AMMAN—A development deal with Royal Dutch Shell PLC would more than double Iraq's natural-gas production, according to an official agreement summary reviewed by Dow Jones Newswires.

The deal, signed in July with Shell and Japan's Mitsubishi Corp., creates a joint venture that is expected to produce two billion cubic feet of gas a day, according to the document.

Few details about the agreement were released when it was signed. At the time, the deal was valued at $12 billion. The agreement summary puts the investment at $17.2 billion.

Iraq has the 10th-largest gas reserves in the world but produces about 1.5 billion cubic feet a day. Half of that amount is flared daily, because of a lack of infrastructure to produce and market the gas.

Baghdad will own 51% of the 25-year venture, Shell will hold 44%, and Mitsubishi has 5%, the document said.

It said $12.8 billion would be spent on the rehabilitation or construction of infrastructure, while an additional $4.4 billion is required for a liquefied-natural-gas facility to be built by Shell and Mitsubishi.

The joint venture, called the Basra Gas Co., initially would deliver gas to Iraq's domestic market to fuel-starved Iraqi power plants, but would then export the extra gas after meeting local need. The planned LNG terminal would handle the export of 600 million cubic feet a day.

Baghdad needs to contribute $5.236 billion to the venture, of which $1.524 billion would be existing infrastructure. Shell and Mitsubishi would provide nearly $7 billion, and the remaining money would be financed through the venture's returns, according to the summary submitted by Iraq's oil ministry to the country's parliament.

Shell and Mitsubishi are also offering an optional loan of $1 billion to the Iraqi side in the venture, the document said.

The joint venture would sell produced gas to Iraq's state-run South Gas Company at international standard pricing.

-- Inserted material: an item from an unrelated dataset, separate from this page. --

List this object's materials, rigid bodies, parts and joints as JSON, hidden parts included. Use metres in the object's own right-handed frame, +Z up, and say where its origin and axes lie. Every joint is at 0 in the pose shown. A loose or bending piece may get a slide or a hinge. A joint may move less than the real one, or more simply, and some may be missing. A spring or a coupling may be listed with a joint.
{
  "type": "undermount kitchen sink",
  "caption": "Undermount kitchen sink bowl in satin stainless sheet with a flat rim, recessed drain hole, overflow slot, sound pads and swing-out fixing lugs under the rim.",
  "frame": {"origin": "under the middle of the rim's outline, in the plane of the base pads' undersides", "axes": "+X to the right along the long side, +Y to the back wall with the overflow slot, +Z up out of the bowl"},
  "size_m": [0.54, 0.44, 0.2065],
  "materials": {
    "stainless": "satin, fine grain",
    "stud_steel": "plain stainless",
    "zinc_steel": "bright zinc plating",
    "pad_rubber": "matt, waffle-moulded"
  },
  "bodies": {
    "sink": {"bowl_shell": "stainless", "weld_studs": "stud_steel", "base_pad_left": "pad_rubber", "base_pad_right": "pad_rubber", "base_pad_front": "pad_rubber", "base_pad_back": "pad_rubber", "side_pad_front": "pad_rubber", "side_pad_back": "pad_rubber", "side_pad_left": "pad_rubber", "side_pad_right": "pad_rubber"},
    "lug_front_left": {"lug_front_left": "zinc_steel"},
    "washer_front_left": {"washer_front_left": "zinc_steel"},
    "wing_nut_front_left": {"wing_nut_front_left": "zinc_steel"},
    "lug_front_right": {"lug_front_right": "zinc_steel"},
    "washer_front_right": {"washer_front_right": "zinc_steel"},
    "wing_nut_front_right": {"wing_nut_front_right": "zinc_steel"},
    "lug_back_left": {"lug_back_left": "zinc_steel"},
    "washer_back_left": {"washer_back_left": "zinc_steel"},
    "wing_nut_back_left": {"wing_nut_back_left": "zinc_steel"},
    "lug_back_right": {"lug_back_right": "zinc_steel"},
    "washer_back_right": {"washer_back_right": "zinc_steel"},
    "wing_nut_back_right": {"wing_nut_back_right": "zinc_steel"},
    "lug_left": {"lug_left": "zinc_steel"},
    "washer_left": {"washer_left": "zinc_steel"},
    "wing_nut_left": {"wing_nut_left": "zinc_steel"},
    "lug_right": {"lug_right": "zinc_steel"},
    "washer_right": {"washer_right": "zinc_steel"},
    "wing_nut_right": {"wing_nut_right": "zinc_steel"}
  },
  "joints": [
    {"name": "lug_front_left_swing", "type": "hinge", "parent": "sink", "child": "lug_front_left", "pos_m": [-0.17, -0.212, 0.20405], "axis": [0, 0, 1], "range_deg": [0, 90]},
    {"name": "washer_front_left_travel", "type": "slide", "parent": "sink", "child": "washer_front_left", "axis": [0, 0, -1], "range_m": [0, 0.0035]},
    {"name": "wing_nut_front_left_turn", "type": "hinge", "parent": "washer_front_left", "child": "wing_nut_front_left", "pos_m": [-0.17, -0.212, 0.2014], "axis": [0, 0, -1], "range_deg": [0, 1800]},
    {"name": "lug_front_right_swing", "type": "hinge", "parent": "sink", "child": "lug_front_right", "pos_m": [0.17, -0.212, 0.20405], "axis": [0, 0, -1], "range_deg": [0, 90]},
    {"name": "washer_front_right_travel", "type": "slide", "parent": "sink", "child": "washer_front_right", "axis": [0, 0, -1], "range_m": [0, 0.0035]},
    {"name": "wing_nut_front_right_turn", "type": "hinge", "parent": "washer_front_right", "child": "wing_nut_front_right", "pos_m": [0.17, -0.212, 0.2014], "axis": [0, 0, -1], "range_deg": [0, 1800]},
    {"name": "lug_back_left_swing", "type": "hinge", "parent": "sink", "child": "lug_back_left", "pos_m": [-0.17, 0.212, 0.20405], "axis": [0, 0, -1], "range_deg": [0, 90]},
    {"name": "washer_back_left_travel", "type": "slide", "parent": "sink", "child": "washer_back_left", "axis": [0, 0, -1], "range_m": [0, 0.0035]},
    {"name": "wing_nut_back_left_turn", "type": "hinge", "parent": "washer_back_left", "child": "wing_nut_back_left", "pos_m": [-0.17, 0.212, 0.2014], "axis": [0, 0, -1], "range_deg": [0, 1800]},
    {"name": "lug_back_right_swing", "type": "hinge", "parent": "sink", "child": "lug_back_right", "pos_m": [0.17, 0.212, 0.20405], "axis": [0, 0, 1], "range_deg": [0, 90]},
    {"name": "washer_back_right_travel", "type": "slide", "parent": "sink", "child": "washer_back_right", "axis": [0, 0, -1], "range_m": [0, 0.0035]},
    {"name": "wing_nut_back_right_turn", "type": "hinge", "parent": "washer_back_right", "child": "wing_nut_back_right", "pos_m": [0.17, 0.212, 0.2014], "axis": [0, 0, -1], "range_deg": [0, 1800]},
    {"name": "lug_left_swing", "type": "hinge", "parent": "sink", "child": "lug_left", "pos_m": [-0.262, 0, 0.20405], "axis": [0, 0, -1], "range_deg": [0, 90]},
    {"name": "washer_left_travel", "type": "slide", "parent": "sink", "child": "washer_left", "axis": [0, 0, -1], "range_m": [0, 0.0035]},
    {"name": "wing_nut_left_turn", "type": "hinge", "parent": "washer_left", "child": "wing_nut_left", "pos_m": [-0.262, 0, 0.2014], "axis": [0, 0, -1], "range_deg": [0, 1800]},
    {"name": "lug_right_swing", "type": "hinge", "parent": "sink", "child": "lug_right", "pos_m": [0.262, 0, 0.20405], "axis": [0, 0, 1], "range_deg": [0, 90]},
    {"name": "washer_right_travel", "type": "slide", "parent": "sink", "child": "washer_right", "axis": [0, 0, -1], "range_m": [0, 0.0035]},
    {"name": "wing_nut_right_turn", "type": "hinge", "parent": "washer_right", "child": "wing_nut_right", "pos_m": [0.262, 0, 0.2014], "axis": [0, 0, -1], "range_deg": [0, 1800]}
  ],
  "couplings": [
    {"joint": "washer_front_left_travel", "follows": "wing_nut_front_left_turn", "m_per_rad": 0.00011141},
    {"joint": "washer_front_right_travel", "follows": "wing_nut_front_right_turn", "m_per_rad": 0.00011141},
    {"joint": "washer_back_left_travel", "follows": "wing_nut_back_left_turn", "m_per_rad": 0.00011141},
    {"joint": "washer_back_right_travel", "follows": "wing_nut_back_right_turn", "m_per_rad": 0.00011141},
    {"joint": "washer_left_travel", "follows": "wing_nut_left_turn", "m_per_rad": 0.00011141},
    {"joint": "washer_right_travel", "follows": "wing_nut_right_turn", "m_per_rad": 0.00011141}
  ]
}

The crude oil and gas linked pricing formula in the agreement summary implies that, at Brent price of $75 a barrel, the Basra Gas joint venture would get $3.22 per million British thermal units for dry gas sold to South Gas.

But South Gas would have to sell the gas it buys from the joint venture at just $1.04/mmbtu to Iraqi power plants and industry, meaning South Gas would pay huge subsidies, which would further increase if global gas prices rise.

Iraq estimates it should still make $31.1 billion over the duration of the project from taxes, fees and the raw gas sales to the joint venture, the document said.

Basra Gas would use Shell technology to gather and process gas from the giant southern oil fields of Rumaila, West Qurna Phase 1 and Zubair.